The Onondaga County Legislature will vote later this week on how to spend more than $1.4 billion over the next year.

Onondaga County Executive Ryan McMahon proposed his 2023 budget on Sept. 15. Over the last two weeks, the Legislature has met to discuss the budget and potential amendments.

The Legislature will hold a meeting on Thursday at 5 p.m. followed by a public hearing about the budget at 6 p.m. in its legislative chambers.

Legislators will then vote on the budget on Oct. 11. at 1 p.m.

Check out how the budget breaks down department by department, how the county pays for its operations and proposed amendments to the budget proposed by McMahon.

How the county plans to spend your money

Five county departments individually account for at least 5% of the county’s budget. Each of those departments cost more than $80 million to fund. They are:

  • Department of Social Services
  • Department of Child and Family Services
  • Onondaga County Sheriff’s Office
  • Water and Environment Protection
  • The Health Department

County insurance accounts for another $83.4 million. Onondaga County Community College costs the county $68.1 million, clocking in at 4.8% of the county’s budget.

The biggest cost to the county comes in the form of “general expenses,” which includes debt payments and the payment of sales taxes to other municipalities. That costs $273.6 million to fund.

In all, those costs account for 77.4% of the county’s budget.

Here is a complete department-by-department breakdown of planned county spending:

Increased spending for Child and Family Services

One of the biggest spending increases in this year’s county budget was for the Department of Children and Family Services. The department will receive an additional $22.7 million this year, a 17.4% increase over last year’s budget.

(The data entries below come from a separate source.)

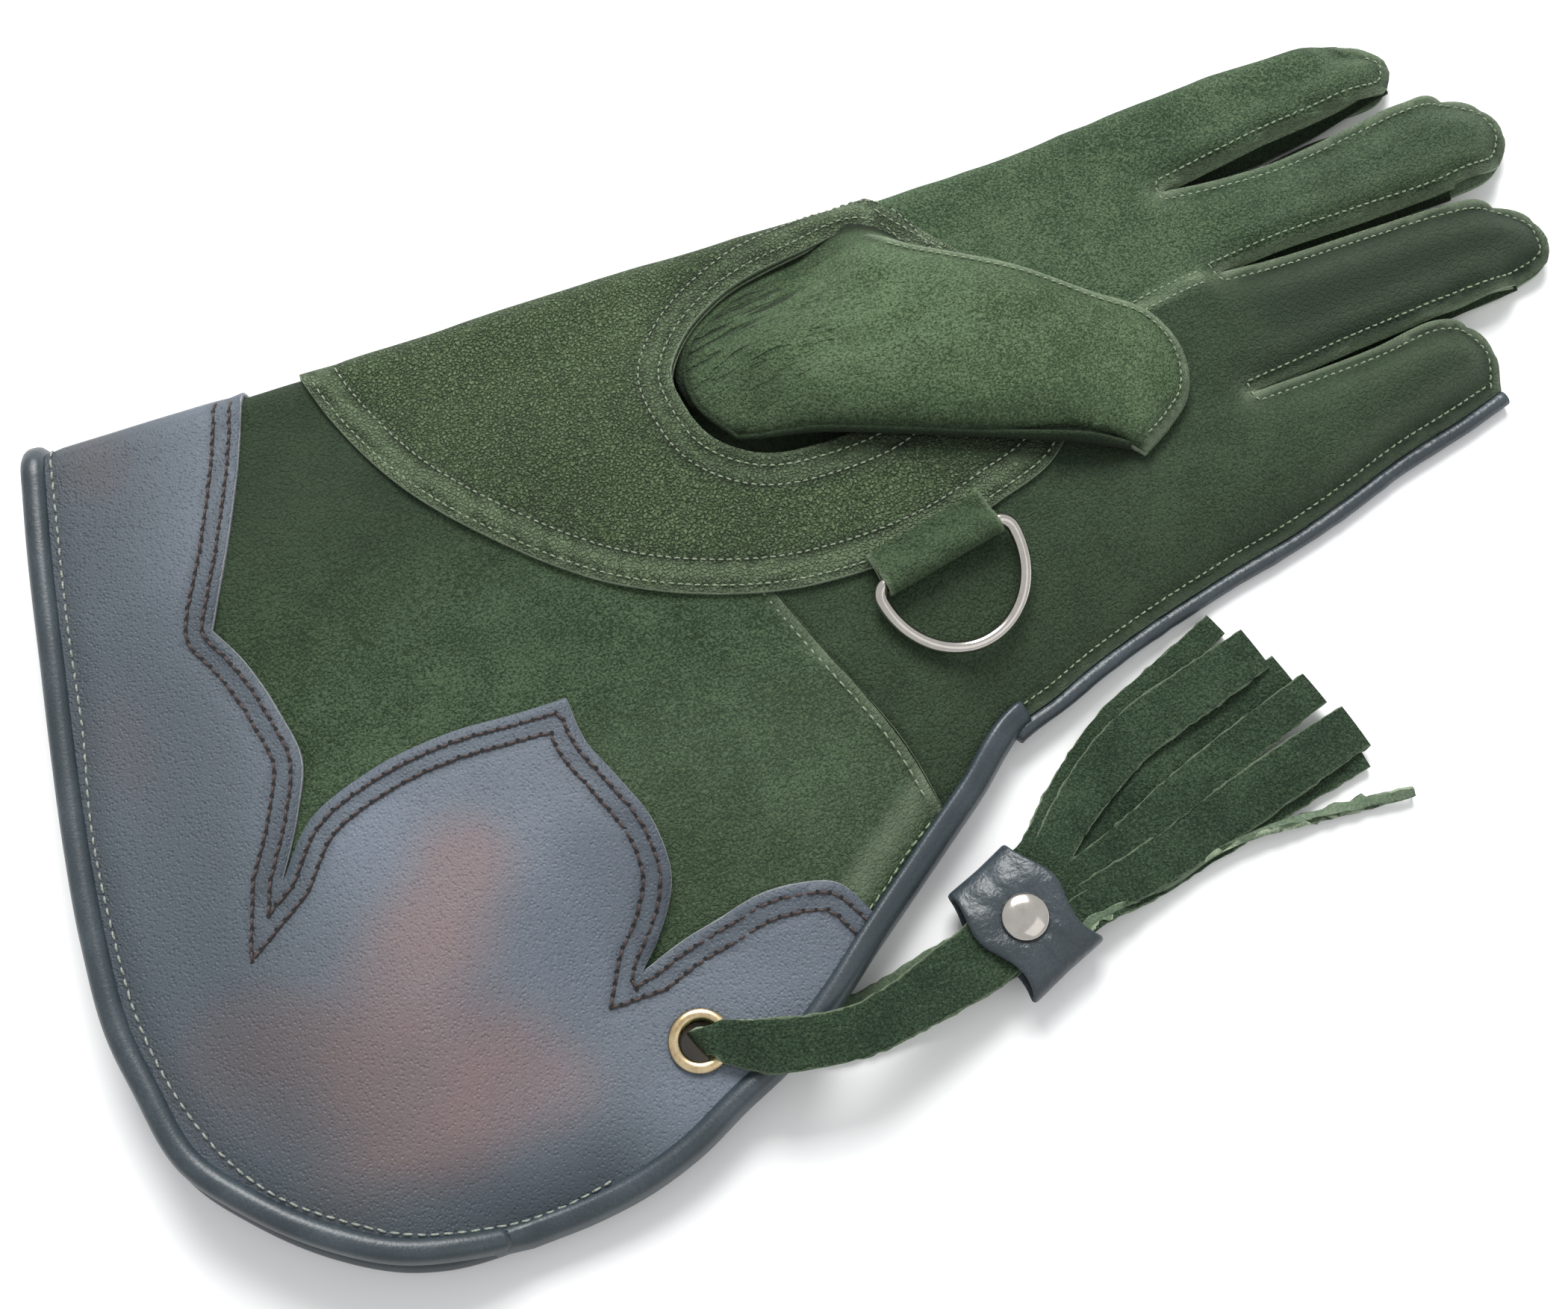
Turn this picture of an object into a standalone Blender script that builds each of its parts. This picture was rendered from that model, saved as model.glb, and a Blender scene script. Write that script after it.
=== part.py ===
# A falconry glove lying palm up: folded leather hand, thumb and gauntlet, a scalloped cuff
# facing with a bound rim, a D-ring in a leather loop, and a riveted tassel on a lace.
# Metres, +Z up. +X runs along the folded index side towards the fingertips, +Y towards that
# fold, and the glove's back lies on z = 0. Tables place points by shares: along is a share of
# the hand's length beyond the wrist or, where negative, of the gauntlet's; across is a share
# of the glove's width there, measured from the straight line of the fold.

from math import atan2, cos, pi, radians, sin

import bmesh
import bpy
import numpy as np
from mathutils import Matrix, Vector
from mathutils.geometry import delaunay_2d_cdt

# Overall layout
gloveName = "Falconry glove"
handLength = 0.216          # wrist to the longest fingertip
gauntletLength = 0.191      # wrist to the rim
palmWidth = 0.130
mouthWidth = 0.222
widthBlend = 0.6            # share of the gauntlet over which the width grows
wristX = -0.0108
foldReach = 0.1073          # the fold's straight line, as a Y place

# Leather and clearances
leatherWall = 0.0016
facingWall = 0.0014         # cuff facing and palm patch
fourchetteWall = 0.0012
bindingWall = 0.0012
layerGap = 0.0006
bindingGap = 0.0008         # inside a binding, over and under the leather
seamGap = 0.0006            # between palm and back where they are sewn
hingeGap = 0.0003

# Shape of the soft body
foldRadius = 0.0065
tipRadius = 0.0024          # the fold's radius at the end of the index finger
tipFall = 0.015             # length over which a fingertip comes down to its seam
gapDip = 0.0042             # how far the palm is drawn down beside a finger gap
gapSpread = 0.0055
gridAlong = 0.0154
gridAcross = 0.0148         # over the palm and gauntlet
fingerGrid = 0.0072         # across the fingers
edgeStep = 0.0120
tipStep = 0.0075

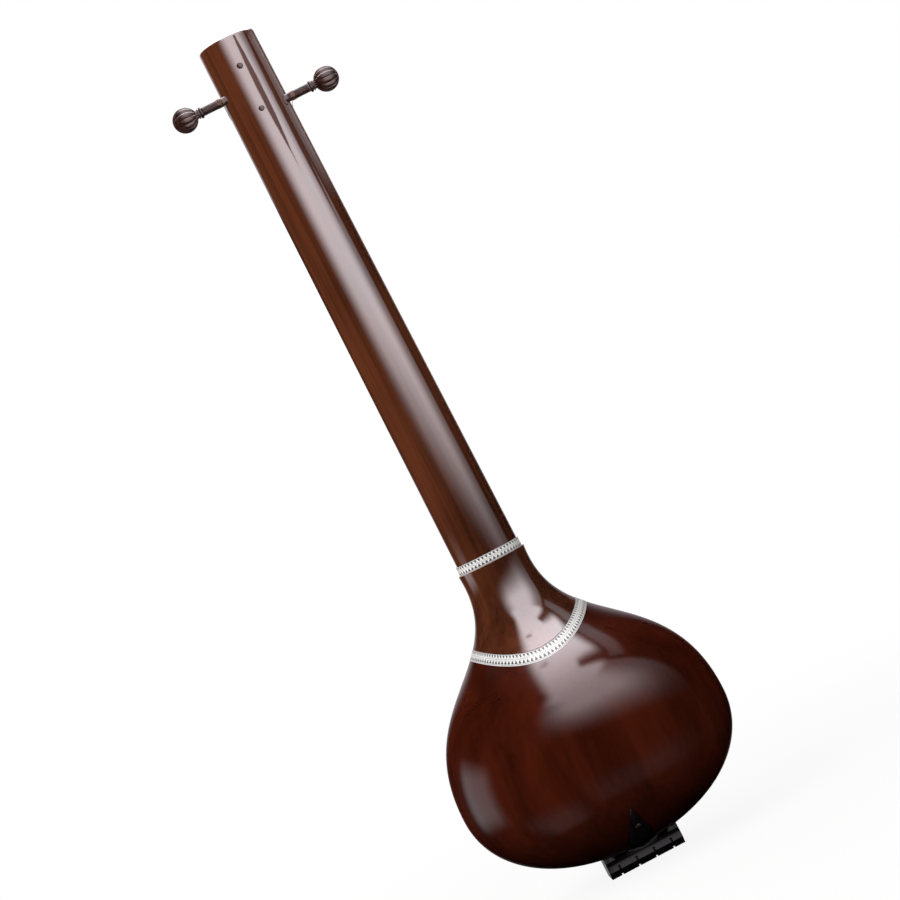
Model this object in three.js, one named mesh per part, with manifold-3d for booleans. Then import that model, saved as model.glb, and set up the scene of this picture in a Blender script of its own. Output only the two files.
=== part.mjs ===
// A tanpura: a long-necked drone lute with four strings, as an assembly of separate pieces.
// Millimetres, +Z up along the neck, strings on the -Y side.
// The origin is at the centre of the tail block's flat foot.
import * as THREE from "three";
import { mergeVertices } from "three/addons/utils/BufferGeometryUtils.js";
import Module from "manifold-3d";

const wasm = await Module();
wasm.setup();

// Fits: the gap that touching pieces keep, and how far a cutting shape runs past what it cuts
const clearance = 0.3;
const overrun = 60;
const cutterReach = 15;

// Gourd: the resonator's outline, seen from behind and from the side
const gourdWidth = 376.8;
const gourdLift = 25;
const gourdRise = 130;
const gourdBackDepth = 160;
const gourdFrontDepth = 178;
const gourdAxisY = 6;
const gourdRoundness = 2.15;
const gourdWall = 8;
const faceSetback = 70;

// Shoulder: the outline that sweeps from the gourd into the neck
const shoulderTopWidth = 96;
const shoulderTopHeight = 433;
const shoulderWaistHalf = 36;
const gourdCurveLength = 180;
const waistCurveLength = 120;

// Neck: a D-shaped trough with a solid head, closed by a flat faceplate
const overallLength = 1200;
const neckFootWidth = 88;
const neckTopWidth = 79;
const neckAxisSetback = 10;
const neckBackDepth = 38;
const neckFrontDepth = 40;
const neckWall = 9;
const neckEdgeRound = 4;
const headLength = 190;
const faceplateThickness = 5;

// Soundboard and the strip bound round its edge
const boardThickness = 4;
const boardCrown = 6;
const boardRimShare = 0.92;
const bindingWidth = 2.4;

// Inlaid bands
const neckBandWidth = 12.6;
const neckBandThickness = 2.6;
const neckBandProud = 1.6;
const gourdBandWidth = 14;
const gourdBandThickness = 2;
const gourdBandProud = 0.4;
const gourdBandBelowShoulder = 126.4;
const gourdBandRise = 36;
const gourdBandSpan = 87;

// Inner blocks
const jointBlockBelow = 40;
const jointBlockAbove = 50;
const innerBlockWidth = 96;
const innerBlockDepth = 64;
const innerBlockHeight = 22;

// Tail block and its slots
const tailBlockWidth = 106;
const tailBlockCradle = 7;
const footHalfDepth = 22;
const tailBackDepth = 28;
const tailStripHeight = 11;
const tailEdgeRound = 4;
const tailTopStep = 3;
const tailFrontBevel = 2;
const slotWidth = 2.4;
const slotDepth = 2.4;
const slotTopHeight = 15;
const tailStringSpacing = 25;

// Leaf on the gourd's back, above the tail block
const leafHalfWidth = 20;
const leafTipRise = 49;
const leafEdgeThickness = 1.6;
const leafRidgeThickness = 5;
const leafSideShare = 0.55;

// Screws and pins
const blockScrewX = 25;
const blockScrewHeadRadius = 4.5;
const blockScrewHeadHeight = 3.5;
const blockScrewShankRadius = 2.2;
const blockScrewSink = 8;
const blockScrewLength = 40;
const leafScrewRise = 27;
const leafScrewHeadRadius = 4.6;
const leafScrewHeadHeight = 2.6;
const leafScrewShankRadius = 1.8;
const leafScrewLength = 13;
const blockPinInset = 6;
const blockPinDrop = 2;
const blockPinHeadRadius = 3.4;
const blockPinHeadHeight = 1.6;
const blockPinShankRadius = 1.6;
const blockPinLength = 12;
const hitchPinHeight = 13;
const hitchPinShankRadius = 1;
const hitchPinHeadRadius = 1.9;
const hitchPinHeadHeight = 1.1;
const hitchPinStandOut = 0.8;
const hitchPinLength = 12;

// Tail saddle on the soundboard's lower rim
const saddleEndMargin = 8.5;
const saddleRise = 8.2;
const saddleThickness = 4.5;
const saddleOverhang = 1;

// Bridge, with its separate curved plate
const bridgeHeightOnBody = 150;
const bridgeEndMargin = 12;
const bridgeLength = 34;
const bridgeBaseHeight = 24;
const bridgeFootWidth = 15;
const bridgeArchHeight = 13;
const bridgeTopInset = 4;
const bridgePlateThickness = 4;
const bridgePlateRadius = 100;
const bridgeStringSpacing = 20;

// Nut with notches, and the guide with holes above it
const nutBelowTop = 170;
const nutEndMargin = 4;
const nutThickness = 5;
const nutStandOff = 11;
const guideAboveNut = 20;
const guideStandOff = 10;
const guideHoleStandOff = 7;
const guideHoleRadius = 1.1;
const nutStringSpacing = 18;

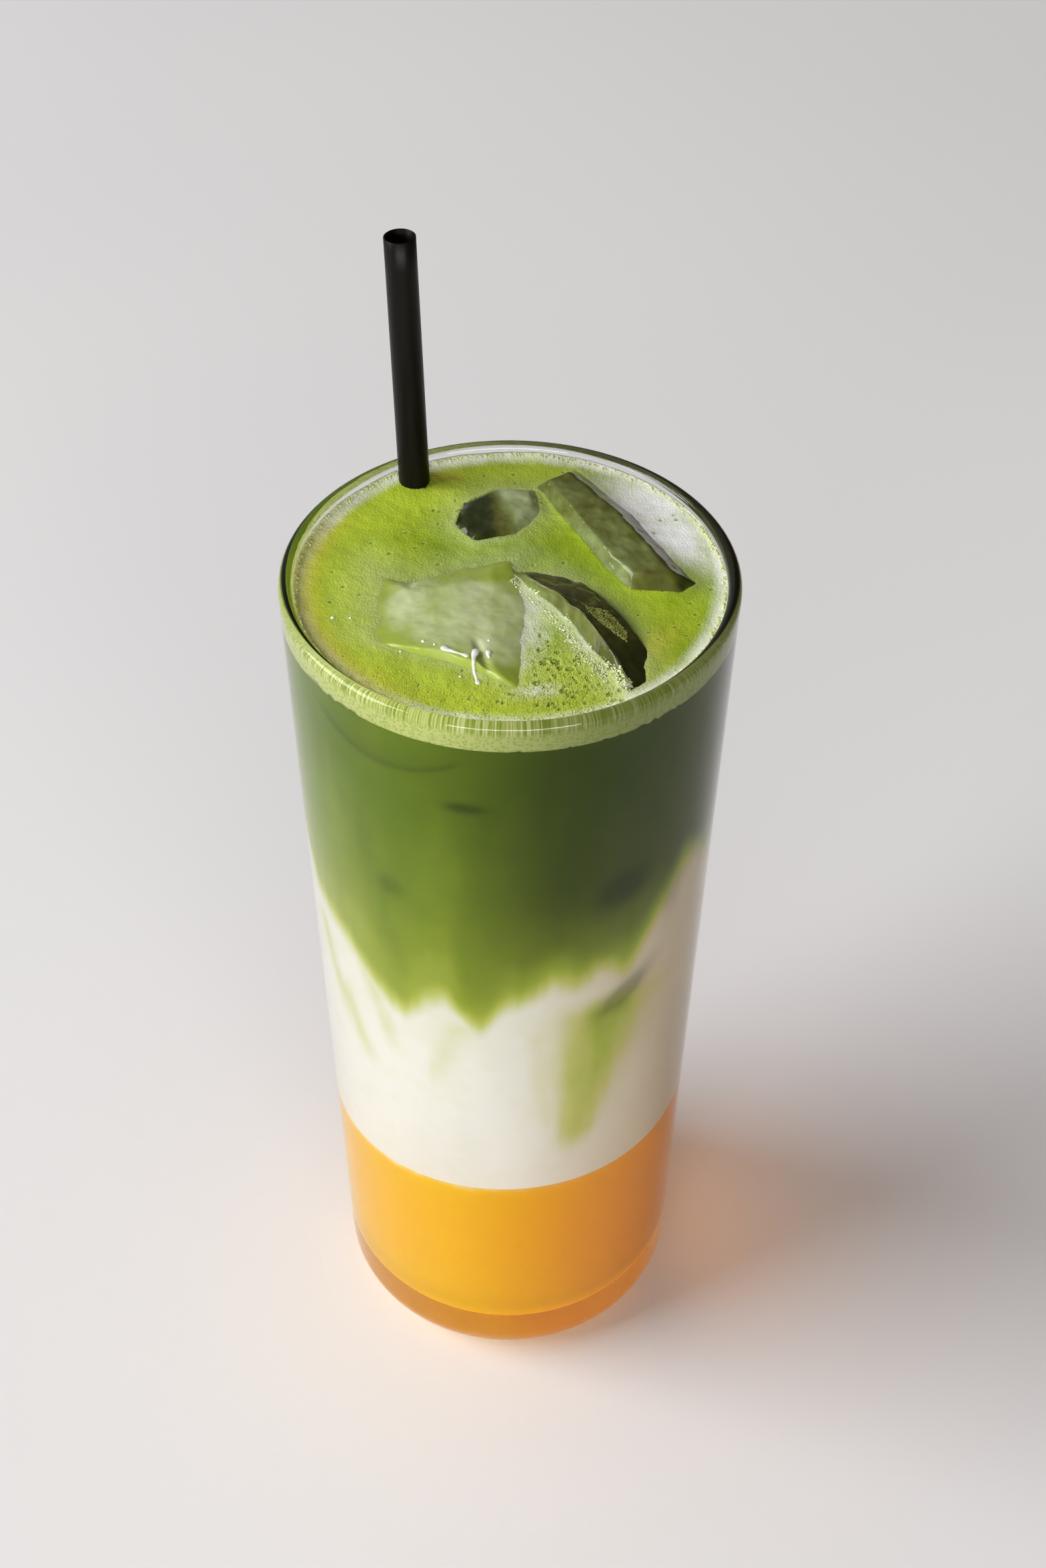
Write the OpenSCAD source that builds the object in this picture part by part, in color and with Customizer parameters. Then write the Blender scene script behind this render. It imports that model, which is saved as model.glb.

The spending increase will go toward the following services:

  • The county’s youth bureau (+$7.1 million), which provides services to run-away and homeless youth. Last year, the youth bureau’s entire budget was just $1,056,655.
  • Children welfare services (+$7.7 million), which investigates complaints of the maltreatment of children
  • Mental health services (+$3.1 million), which gives money to families going through the county’s children welfare or juvenile justice systems
  • School-based initiatives (+$5.5 million), which organizes in-school children and family services and aims to address personal and family issues that affect school performance

The department’s juvenile justice services saw a $450,870 decrease in spending from last year.

Sheriff to add road deputies, reduce staff at Jamesville

The sheriff’s office will receive an $11.8 million boost to its budget, an 11.4% increase over last year’s budget.

Nearly half of that increase — $5.6 million — will come from increases in salaries and the department’s overtime budget.

The department’s budget calls for an additional 10 patrol deputies and an additional patrol lieutenant.

At the same time, the sheriff’s office is budgeted to lose 11 senior corrections officer positions. Corrections officers work at Jamesville Correctional Facility.

The county’s prison has seen a dramatic decline in the number of people held there. The prison currently has 123 fewer people than last year at this time.

The Onondaga County Jail is currently holding 89 more people than it held at this point last year.

How the county pays for it all

Nearly two-thirds of the county’s projected 2023 revenue will come from three broad sources: property taxes, sales tax and government aid. 

Those three areas have accounted for an increasing portion of the county’s revenue. They accounted for about 61% of the revenue in 2020 and now account for a little more than 64% of the county’s revenue.

That can largely be attributed to an increase in projected sales tax revenue.

County officials projected sales tax revenue to have increased $62.6 million since 2020, or 16.4%. The sales tax collected by the county is projected to fund 2.5% more of the budget in 2023 than it funded in 2020.

Here’s a breakdown of the county’s major revenue streams:

Proposed budget amendments

The Onondaga County Legislature’s Ways and Means committee proposed a set of amendments, that would keep the budget at the same total projected spending as the county executive’s.

Here are some of the amendments proposed by the Legislature:

  • $50,000 for capital improvements at the Museum of Science and Technology
  • $30,000 for deer and tick data collection and 4-H youth development
  • $10,000 more for the Onondaga Major Felony Unit as part of the Stop DWI program
  • $50,000 for the Syracuse Police Athletic League
  • $50,000 for the Syracuse Northeast Community Center’s supported employment program
  • Additional $100,000 for the water chestnut mitigation program
  • $106,223 for two additional clerks at the Onondaga County Board of Elections
  • $25,000 for first responder recruitment and retention
  • $5,000 for the Juneteenth celebration

The legislature also reduced spending elsewhere to make room for these expenditures.